Recommendations & Outlook

For Government & Regulators: It is imperative to establish an exceptionally rigorous and transparent oversight regime for Sizewell C's construction under the RAB model. Any cost overruns will be directly and immediately passed to consumers, making robust project governance essential to maintain public consent. (Scenario-based assumption: The government proceeds with SZC's FID). A parallel, aggressive strategy to foster competition and innovation in other firm power technologies (e.g., long-duration storage, geothermal, Small Modular Reactors) is critical to avoid excessive technological and financial dependency on the EPR program.

For Industry Actors (EDF & Supply Chain): The single most important task is to demonstrate that the 'learning by doing' from Hinkley Point C can translate into tangible cost and time savings at Sizewell C. Failure to do so will validate critiques of the technology's affordability and could terminate the UK's nuclear renaissance. Proactive management of the supply chain and skilled labor pipeline is crucial.

For Investors: The UK's commitment to the RAB model is a significant de-risking signal.
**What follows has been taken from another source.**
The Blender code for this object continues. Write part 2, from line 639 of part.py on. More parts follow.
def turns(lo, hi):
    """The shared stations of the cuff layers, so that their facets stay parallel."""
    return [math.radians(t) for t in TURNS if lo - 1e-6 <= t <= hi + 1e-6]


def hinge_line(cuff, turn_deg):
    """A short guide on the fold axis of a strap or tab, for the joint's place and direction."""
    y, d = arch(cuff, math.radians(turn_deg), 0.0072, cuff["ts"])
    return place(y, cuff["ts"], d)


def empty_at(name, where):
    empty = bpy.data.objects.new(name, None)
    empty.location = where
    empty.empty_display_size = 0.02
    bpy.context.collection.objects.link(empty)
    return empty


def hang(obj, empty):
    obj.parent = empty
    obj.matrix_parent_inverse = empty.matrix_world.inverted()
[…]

However, investors must conduct deep due diligence on the specific regulatory mechanics, the potential for political interference, and EDF's ability to manage the immense execution risk. (Scenario-based assumption: The government successfully attracts private capital for SZC).
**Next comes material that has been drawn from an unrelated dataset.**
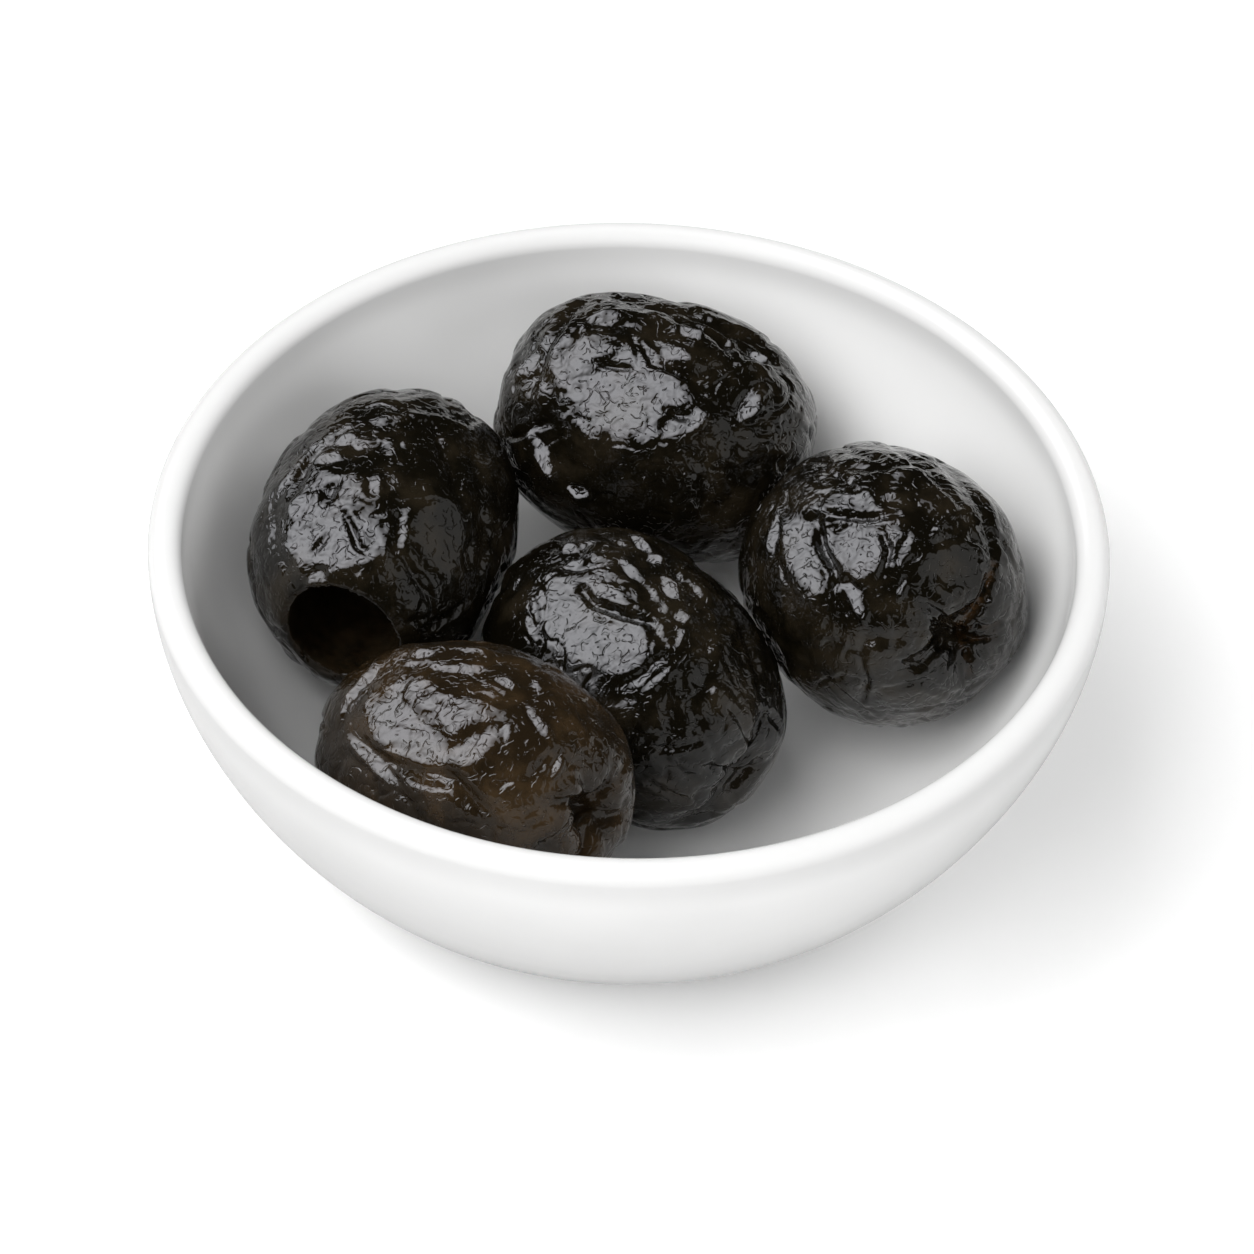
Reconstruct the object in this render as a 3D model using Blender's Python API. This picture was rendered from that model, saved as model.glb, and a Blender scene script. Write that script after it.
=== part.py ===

Outlook: The £2 billion annual commitment is the price of the UK's strategic decision to rebuild its nuclear fleet to achieve energy security and decarbonization. This path is now largely set for the coming decades. The policy locks in significant, non-discretionary costs for consumers and creates a path dependency that will shape the UK energy market for generations. The ultimate success of this strategy hinges entirely on execution. If Hinkley Point C and Sizewell C can be delivered without further major escalations, they will be cornerstones of a stable, low-carbon grid. If they repeat the historical pattern of severe delays and cost overruns, they will become a multi-decade case study in the perils of state-directed mega-projects and a lasting financial burden on the UK economy.